Supplied data start

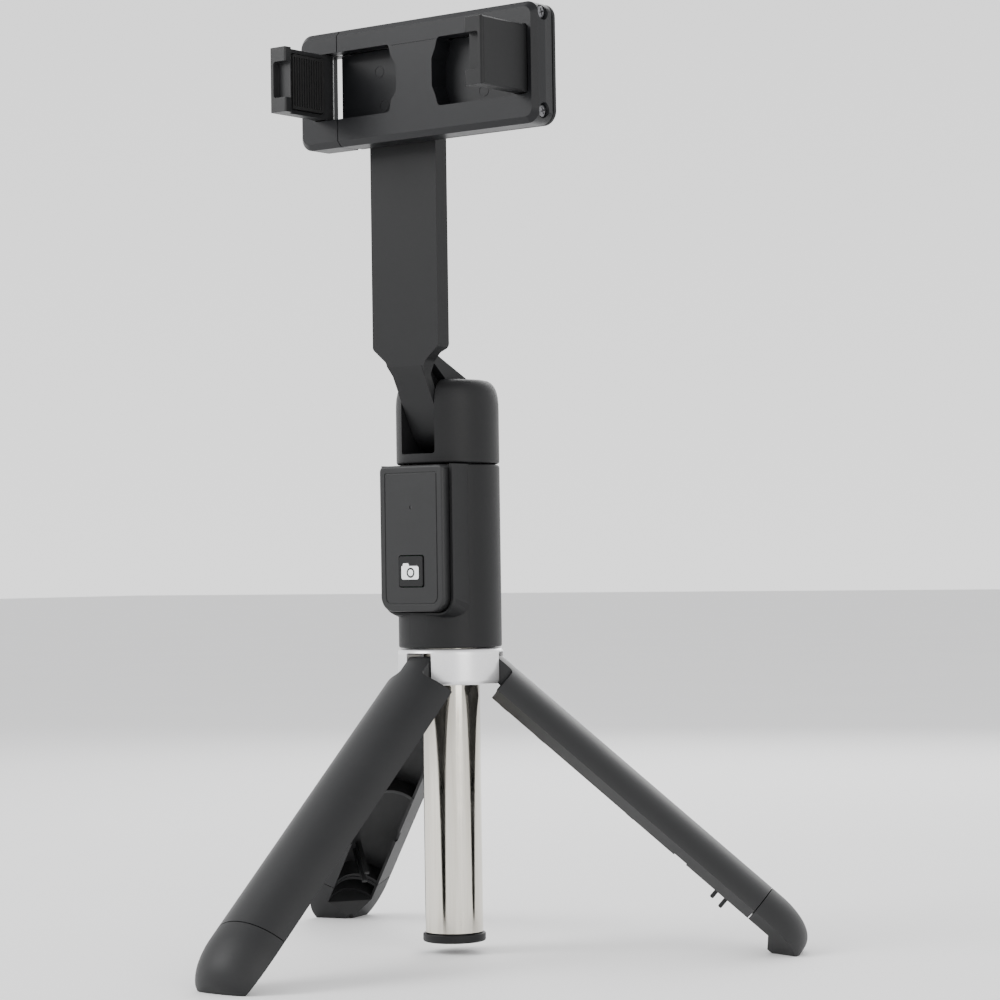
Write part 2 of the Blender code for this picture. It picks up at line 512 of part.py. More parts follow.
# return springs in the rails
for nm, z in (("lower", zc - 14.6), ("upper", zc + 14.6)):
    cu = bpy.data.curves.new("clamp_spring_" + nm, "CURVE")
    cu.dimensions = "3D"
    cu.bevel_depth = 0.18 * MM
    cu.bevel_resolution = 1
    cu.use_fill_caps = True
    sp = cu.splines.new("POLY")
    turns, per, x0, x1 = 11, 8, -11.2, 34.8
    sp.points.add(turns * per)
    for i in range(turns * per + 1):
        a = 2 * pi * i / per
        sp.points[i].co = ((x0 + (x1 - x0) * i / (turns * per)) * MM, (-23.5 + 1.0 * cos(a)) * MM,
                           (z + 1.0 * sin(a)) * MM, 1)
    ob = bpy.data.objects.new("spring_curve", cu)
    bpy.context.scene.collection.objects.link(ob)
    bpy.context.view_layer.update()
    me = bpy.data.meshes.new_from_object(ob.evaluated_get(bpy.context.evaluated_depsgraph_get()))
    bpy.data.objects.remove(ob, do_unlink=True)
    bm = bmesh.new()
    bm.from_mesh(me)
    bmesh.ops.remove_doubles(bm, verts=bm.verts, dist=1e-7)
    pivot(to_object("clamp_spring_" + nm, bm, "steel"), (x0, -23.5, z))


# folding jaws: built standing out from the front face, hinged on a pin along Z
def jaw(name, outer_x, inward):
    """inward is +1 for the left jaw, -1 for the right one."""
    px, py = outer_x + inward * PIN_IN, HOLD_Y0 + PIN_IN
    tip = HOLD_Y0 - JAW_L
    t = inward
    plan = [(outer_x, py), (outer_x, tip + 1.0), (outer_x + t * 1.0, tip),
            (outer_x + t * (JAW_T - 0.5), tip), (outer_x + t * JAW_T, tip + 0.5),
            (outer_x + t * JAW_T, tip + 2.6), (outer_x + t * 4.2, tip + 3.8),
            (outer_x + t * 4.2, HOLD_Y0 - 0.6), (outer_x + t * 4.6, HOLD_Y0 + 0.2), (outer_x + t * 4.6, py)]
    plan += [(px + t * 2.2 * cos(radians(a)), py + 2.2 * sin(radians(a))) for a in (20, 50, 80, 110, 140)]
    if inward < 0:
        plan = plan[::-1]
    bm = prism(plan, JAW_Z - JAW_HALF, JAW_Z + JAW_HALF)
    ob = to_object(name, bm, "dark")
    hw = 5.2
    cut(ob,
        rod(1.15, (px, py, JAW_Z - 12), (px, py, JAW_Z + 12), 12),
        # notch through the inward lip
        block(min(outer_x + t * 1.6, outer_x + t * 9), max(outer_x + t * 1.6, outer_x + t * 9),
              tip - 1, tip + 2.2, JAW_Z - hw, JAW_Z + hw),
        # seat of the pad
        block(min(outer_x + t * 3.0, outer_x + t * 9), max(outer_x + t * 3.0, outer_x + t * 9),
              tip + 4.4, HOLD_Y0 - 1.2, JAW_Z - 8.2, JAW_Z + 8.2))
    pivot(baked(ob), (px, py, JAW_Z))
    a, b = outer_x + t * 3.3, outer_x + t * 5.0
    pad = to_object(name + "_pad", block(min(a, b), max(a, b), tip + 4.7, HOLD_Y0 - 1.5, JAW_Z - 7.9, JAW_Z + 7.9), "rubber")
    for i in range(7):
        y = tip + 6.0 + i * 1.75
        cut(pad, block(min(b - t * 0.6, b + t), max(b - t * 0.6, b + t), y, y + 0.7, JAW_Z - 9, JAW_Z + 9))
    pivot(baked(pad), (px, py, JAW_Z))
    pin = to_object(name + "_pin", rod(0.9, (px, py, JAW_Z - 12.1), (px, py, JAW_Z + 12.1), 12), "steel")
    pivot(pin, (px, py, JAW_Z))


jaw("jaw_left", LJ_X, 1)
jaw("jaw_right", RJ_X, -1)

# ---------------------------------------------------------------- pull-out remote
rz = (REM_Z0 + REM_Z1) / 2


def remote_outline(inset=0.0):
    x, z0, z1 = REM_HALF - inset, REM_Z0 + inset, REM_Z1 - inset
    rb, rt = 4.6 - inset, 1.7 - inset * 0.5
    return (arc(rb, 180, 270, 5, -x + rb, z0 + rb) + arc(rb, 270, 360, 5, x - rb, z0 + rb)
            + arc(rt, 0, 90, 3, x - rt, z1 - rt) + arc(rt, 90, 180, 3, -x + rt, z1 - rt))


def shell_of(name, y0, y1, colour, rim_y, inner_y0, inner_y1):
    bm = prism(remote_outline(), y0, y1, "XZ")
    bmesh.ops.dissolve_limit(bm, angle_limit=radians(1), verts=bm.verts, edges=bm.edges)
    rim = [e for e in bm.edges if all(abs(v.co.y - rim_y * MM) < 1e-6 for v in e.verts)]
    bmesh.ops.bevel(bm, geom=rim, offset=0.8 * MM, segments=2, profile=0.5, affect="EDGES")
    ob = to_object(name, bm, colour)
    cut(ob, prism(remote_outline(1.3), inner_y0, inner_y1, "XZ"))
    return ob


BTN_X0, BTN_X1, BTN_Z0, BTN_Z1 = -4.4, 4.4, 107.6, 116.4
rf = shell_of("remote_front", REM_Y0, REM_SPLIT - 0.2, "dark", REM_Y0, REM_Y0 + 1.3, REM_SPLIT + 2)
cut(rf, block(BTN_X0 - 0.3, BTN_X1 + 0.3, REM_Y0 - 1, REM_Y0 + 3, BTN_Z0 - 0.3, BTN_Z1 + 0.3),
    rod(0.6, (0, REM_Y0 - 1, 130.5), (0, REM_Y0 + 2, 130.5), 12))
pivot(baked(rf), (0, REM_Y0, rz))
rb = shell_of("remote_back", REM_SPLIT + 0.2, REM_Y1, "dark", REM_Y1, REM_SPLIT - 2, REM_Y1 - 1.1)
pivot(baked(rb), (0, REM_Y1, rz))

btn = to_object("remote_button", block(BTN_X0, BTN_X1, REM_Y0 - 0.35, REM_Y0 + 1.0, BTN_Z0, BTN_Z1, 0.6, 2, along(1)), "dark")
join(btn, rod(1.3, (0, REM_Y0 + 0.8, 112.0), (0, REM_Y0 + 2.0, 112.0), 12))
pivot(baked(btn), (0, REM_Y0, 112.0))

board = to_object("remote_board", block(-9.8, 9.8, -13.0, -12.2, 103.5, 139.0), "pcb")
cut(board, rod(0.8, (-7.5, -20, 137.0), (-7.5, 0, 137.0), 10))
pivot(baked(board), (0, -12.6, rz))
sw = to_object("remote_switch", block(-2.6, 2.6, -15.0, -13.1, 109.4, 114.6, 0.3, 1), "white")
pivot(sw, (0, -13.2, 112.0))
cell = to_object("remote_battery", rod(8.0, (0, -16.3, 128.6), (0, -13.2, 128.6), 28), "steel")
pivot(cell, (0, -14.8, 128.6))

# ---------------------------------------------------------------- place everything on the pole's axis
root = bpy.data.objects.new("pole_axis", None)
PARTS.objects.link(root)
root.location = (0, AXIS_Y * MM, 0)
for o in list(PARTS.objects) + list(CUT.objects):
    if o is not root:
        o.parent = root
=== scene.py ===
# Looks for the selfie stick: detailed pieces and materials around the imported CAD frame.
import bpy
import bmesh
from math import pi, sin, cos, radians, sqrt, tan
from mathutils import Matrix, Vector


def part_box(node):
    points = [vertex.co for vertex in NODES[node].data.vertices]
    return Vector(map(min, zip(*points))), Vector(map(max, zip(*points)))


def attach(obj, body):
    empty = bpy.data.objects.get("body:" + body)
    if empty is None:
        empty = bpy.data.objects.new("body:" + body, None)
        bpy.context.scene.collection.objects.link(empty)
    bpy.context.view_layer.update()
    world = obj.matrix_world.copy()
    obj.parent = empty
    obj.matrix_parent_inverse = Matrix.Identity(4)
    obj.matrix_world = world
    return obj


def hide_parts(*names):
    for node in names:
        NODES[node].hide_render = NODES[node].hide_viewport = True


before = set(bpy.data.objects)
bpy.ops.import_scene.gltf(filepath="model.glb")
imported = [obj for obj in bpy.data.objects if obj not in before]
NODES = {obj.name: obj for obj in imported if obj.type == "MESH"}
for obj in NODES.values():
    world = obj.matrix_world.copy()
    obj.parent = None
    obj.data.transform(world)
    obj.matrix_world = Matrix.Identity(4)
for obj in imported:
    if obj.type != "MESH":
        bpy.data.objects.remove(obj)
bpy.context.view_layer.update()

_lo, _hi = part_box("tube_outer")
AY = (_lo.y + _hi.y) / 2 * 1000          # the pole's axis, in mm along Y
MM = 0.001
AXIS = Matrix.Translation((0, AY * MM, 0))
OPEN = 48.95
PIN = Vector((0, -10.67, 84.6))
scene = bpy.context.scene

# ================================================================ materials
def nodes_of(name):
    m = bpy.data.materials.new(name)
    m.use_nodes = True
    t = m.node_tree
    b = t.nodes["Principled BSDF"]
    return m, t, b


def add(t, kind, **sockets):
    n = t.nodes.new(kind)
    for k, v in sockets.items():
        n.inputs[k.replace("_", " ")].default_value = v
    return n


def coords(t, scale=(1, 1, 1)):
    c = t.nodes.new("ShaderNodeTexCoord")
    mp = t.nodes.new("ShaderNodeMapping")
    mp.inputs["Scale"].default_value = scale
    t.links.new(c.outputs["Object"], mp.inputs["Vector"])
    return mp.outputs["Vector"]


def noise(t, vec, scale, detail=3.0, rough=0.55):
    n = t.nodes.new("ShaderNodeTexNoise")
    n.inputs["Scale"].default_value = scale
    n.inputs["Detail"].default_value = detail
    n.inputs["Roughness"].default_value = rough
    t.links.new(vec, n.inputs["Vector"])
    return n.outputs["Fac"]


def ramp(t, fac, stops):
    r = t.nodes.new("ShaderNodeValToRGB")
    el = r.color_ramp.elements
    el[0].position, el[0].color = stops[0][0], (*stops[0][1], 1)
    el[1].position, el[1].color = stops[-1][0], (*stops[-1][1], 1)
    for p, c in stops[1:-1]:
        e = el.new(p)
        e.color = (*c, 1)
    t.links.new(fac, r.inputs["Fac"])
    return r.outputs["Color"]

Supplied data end

▶ Your task
Exactly and only the lines from the line that contains "on the pole's axis" through the line that contains "obj.matrix_world = Matrix.Identity(4)" are to be repeated as they stand.

▶ Solution to this exercise
# ---------------------------------------------------------------- place everything on the pole's axis
root = bpy.data.objects.new("pole_axis", None)
PARTS.objects.link(root)
root.location = (0, AXIS_Y * MM, 0)
for o in list(PARTS.objects) + list(CUT.objects):
    if o is not root:
        o.parent = root
=== scene.py ===
# Looks for the selfie stick: detailed pieces and materials around the imported CAD frame.
import bpy
import bmesh
from math import pi, sin, cos, radians, sqrt, tan
from mathutils import Matrix, Vector


def part_box(node):
    points = [vertex.co for vertex in NODES[node].data.vertices]
    return Vector(map(min, zip(*points))), Vector(map(max, zip(*points)))


def attach(obj, body):
    empty = bpy.data.objects.get("body:" + body)
    if empty is None:
        empty = bpy.data.objects.new("body:" + body, None)
        bpy.context.scene.collection.objects.link(empty)
    bpy.context.view_layer.update()
    world = obj.matrix_world.copy()
    obj.parent = empty
    obj.matrix_parent_inverse = Matrix.Identity(4)
    obj.matrix_world = world
    return obj


def hide_parts(*names):
    for node in names:
        NODES[node].hide_render = NODES[node].hide_viewport = True


before = set(bpy.data.objects)
bpy.ops.import_scene.gltf(filepath="model.glb")
imported = [obj for obj in bpy.data.objects if obj not in before]
NODES = {obj.name: obj for obj in imported if obj.type == "MESH"}
for obj in NODES.values():
    world = obj.matrix_world.copy()
    obj.parent = None
    obj.data.transform(world)
    obj.matrix_world = Matrix.Identity(4)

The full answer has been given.